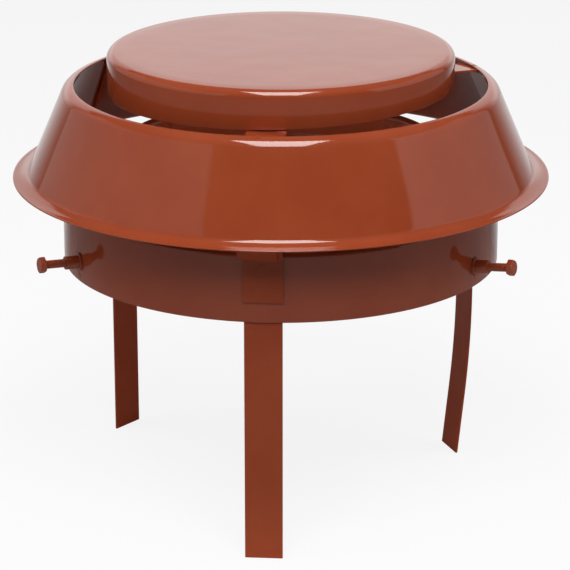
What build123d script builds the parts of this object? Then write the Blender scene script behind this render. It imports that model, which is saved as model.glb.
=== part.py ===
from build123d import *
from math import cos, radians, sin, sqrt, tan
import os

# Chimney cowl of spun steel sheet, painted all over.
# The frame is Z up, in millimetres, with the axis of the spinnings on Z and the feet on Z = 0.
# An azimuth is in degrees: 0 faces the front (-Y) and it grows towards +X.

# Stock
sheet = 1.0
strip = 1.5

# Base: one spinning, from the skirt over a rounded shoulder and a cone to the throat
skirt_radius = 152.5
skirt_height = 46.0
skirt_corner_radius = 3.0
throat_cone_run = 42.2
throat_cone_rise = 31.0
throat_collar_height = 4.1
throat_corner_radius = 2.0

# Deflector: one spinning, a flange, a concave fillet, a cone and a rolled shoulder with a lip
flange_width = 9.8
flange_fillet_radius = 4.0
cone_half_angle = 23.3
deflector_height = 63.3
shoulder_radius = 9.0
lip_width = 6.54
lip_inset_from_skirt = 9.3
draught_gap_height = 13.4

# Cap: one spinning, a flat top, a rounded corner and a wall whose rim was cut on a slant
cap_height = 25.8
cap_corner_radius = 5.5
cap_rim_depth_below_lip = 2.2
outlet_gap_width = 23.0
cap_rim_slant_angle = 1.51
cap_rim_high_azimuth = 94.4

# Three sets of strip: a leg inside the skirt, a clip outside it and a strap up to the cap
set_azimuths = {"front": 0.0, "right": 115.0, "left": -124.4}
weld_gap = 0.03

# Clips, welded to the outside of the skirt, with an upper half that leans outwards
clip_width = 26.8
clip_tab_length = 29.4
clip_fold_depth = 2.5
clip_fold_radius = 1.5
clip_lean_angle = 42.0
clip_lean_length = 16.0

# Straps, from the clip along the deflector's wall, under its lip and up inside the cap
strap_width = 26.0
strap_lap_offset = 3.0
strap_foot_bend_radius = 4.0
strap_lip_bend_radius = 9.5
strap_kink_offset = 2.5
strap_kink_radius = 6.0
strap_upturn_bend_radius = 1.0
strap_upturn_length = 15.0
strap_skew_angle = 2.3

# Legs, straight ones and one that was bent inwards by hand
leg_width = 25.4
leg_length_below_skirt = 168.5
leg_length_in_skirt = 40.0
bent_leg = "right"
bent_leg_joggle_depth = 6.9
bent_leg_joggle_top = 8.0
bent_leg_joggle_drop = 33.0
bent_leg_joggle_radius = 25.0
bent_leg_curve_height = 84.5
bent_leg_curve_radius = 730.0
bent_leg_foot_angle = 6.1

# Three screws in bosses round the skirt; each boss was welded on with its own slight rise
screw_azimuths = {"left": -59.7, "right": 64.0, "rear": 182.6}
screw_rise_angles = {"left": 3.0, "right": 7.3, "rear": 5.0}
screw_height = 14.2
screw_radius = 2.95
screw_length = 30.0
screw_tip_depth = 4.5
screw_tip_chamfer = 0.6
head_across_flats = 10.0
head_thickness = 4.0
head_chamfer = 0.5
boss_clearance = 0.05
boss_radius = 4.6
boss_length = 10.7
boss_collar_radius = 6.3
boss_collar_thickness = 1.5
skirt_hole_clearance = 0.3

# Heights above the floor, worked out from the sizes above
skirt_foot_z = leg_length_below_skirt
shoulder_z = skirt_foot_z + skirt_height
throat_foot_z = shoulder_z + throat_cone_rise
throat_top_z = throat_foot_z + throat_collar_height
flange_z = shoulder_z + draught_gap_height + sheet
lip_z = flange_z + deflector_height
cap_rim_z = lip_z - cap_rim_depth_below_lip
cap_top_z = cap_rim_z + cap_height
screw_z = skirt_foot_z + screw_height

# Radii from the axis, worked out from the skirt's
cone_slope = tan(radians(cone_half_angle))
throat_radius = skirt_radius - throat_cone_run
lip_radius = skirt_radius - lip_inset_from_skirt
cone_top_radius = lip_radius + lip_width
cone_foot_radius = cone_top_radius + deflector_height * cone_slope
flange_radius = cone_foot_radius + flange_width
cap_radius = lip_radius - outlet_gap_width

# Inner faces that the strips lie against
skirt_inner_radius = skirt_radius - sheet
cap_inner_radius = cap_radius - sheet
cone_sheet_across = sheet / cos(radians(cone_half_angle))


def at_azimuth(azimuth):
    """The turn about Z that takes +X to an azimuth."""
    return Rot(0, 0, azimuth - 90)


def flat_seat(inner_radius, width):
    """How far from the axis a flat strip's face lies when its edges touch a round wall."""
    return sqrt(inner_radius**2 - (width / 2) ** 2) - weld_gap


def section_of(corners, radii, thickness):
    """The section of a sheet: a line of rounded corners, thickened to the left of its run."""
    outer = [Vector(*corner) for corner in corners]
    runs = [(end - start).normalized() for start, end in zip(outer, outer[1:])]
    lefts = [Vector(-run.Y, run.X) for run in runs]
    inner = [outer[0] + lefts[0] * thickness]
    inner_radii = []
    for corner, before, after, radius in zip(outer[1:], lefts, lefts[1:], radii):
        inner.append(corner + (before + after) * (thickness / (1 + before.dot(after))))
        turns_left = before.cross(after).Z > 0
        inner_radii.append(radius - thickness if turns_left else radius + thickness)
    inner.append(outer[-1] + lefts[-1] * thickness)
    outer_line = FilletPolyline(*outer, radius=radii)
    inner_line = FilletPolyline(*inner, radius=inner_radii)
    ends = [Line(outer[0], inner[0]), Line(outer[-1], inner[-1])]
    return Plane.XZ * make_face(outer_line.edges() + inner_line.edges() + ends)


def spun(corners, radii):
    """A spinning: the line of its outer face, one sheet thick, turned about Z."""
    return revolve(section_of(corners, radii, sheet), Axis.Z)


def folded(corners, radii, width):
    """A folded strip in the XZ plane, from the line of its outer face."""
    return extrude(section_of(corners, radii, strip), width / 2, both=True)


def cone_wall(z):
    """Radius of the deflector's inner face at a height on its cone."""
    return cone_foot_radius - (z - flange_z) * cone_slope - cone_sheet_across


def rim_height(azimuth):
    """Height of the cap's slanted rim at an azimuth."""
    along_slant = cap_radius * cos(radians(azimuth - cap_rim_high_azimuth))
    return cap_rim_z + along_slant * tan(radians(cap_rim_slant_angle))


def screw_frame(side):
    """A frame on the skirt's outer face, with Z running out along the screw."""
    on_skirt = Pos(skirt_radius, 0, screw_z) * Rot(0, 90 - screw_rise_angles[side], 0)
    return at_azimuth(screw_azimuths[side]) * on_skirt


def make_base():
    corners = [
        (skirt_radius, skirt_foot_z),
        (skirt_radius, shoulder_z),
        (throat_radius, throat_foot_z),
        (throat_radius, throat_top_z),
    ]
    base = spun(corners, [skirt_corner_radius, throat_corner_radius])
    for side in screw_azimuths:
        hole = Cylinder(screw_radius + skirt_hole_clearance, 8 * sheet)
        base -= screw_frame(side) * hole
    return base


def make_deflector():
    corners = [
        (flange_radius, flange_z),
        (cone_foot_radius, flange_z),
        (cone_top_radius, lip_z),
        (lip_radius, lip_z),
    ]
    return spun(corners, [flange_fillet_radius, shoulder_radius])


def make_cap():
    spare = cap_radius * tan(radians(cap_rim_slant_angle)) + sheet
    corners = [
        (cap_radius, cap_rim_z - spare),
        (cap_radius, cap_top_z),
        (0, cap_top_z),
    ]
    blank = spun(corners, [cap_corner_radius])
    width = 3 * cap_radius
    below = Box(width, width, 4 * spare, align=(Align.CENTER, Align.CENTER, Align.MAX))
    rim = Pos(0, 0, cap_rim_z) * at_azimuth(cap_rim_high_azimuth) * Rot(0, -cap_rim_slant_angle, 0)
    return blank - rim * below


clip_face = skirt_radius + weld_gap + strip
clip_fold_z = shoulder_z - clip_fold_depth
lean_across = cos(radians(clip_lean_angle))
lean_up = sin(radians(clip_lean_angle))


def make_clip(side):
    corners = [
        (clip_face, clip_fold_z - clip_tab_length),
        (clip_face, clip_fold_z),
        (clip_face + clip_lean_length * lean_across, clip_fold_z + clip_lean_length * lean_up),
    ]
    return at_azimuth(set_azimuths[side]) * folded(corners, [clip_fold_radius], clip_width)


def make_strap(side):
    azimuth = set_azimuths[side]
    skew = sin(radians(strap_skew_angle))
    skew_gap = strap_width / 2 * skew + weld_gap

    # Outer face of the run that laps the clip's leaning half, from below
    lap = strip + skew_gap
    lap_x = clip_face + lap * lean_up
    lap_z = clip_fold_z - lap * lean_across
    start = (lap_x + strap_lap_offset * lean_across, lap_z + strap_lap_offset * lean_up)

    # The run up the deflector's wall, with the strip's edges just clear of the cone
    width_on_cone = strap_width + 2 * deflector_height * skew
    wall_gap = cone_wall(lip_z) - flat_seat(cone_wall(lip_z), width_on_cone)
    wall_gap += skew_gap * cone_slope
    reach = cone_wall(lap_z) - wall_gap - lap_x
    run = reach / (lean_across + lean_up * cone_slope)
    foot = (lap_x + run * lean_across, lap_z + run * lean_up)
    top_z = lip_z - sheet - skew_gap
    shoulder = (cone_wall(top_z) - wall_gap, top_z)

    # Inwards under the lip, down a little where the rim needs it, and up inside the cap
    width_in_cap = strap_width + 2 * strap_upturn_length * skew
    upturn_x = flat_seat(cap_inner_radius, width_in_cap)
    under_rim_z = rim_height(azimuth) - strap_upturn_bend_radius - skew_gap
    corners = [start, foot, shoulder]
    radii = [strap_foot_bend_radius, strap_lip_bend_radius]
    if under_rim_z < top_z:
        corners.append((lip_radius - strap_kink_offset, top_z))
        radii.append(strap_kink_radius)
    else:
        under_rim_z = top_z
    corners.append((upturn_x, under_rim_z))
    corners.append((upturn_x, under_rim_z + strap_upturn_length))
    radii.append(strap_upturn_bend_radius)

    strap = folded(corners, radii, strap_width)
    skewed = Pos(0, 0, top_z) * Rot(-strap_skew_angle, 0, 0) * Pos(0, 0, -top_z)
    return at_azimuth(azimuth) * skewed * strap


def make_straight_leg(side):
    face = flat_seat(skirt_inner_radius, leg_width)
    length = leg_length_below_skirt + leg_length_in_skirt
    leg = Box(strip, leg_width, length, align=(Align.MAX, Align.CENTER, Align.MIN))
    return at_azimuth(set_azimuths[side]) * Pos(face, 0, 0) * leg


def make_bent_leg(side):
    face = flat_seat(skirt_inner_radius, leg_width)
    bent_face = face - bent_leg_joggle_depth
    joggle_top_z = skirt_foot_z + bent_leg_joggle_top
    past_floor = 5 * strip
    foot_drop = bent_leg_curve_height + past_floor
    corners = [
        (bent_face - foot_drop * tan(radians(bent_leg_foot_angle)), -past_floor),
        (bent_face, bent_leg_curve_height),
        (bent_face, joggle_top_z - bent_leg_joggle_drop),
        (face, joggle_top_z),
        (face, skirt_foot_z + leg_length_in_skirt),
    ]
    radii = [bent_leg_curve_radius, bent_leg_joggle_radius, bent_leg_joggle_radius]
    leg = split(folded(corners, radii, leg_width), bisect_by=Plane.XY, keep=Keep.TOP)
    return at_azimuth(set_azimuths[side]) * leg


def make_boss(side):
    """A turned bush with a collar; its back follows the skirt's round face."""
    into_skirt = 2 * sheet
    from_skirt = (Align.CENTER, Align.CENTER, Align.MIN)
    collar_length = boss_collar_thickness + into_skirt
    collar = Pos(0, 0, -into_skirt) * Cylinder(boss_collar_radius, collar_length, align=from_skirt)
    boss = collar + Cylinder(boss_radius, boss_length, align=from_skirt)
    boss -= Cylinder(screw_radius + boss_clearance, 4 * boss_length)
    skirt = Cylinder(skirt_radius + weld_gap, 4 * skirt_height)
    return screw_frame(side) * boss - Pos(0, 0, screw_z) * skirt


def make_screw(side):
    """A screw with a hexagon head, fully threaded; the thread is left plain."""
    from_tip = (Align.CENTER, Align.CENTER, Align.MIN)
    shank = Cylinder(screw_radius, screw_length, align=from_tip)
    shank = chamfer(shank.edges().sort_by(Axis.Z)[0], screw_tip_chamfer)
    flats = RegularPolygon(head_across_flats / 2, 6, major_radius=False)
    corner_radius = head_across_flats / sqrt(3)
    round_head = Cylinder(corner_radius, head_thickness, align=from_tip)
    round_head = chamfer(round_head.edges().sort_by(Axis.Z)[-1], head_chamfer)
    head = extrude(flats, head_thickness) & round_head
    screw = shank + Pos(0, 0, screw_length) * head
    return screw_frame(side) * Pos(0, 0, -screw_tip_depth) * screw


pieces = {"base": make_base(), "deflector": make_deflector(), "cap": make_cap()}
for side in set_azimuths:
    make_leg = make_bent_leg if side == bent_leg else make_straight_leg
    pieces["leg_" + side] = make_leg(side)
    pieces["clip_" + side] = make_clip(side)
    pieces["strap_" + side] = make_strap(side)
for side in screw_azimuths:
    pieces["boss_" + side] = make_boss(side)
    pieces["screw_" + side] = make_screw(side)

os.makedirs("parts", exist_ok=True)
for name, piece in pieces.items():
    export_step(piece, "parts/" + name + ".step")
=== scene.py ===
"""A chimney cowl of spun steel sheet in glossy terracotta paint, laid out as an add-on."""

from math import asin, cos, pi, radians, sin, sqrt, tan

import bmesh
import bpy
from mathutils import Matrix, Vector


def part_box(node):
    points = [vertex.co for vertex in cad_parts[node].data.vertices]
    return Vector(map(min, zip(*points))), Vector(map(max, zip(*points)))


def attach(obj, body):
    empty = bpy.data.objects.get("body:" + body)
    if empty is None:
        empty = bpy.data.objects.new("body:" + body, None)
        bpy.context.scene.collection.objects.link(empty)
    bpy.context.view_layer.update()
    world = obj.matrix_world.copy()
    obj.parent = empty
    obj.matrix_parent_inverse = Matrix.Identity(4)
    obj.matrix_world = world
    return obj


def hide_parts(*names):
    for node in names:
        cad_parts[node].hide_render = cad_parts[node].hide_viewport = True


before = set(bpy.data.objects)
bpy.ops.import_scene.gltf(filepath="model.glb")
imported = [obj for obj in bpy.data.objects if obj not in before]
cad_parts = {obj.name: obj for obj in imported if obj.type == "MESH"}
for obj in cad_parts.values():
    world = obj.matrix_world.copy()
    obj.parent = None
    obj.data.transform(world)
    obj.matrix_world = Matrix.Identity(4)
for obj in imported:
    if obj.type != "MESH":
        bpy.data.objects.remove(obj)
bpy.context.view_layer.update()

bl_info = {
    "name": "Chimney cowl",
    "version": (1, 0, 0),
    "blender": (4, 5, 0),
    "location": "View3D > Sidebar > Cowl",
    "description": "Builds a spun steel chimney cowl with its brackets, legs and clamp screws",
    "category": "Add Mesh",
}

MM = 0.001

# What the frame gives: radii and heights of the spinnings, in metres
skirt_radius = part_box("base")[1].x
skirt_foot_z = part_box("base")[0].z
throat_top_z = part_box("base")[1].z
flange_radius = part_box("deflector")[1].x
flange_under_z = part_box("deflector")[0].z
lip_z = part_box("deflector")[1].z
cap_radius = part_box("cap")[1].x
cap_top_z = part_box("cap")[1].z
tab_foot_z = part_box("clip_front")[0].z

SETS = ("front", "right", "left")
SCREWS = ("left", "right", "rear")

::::

What to work on: Give back, word for word, each line from the one containing "side] = make_leg(side)" down to the one containing "from mathutils import Matrix, Vector", including those two lines.

Result for this exercise:
    pieces["leg_" + side] = make_leg(side)
    pieces["clip_" + side] = make_clip(side)
    pieces["strap_" + side] = make_strap(side)
for side in screw_azimuths:
    pieces["boss_" + side] = make_boss(side)
    pieces["screw_" + side] = make_screw(side)

os.makedirs("parts", exist_ok=True)
for name, piece in pieces.items():
    export_step(piece, "parts/" + name + ".step")
=== scene.py ===
"""A chimney cowl of spun steel sheet in glossy terracotta paint, laid out as an add-on."""

from math import asin, cos, pi, radians, sin, sqrt, tan

import bmesh
import bpy
from mathutils import Matrix, Vector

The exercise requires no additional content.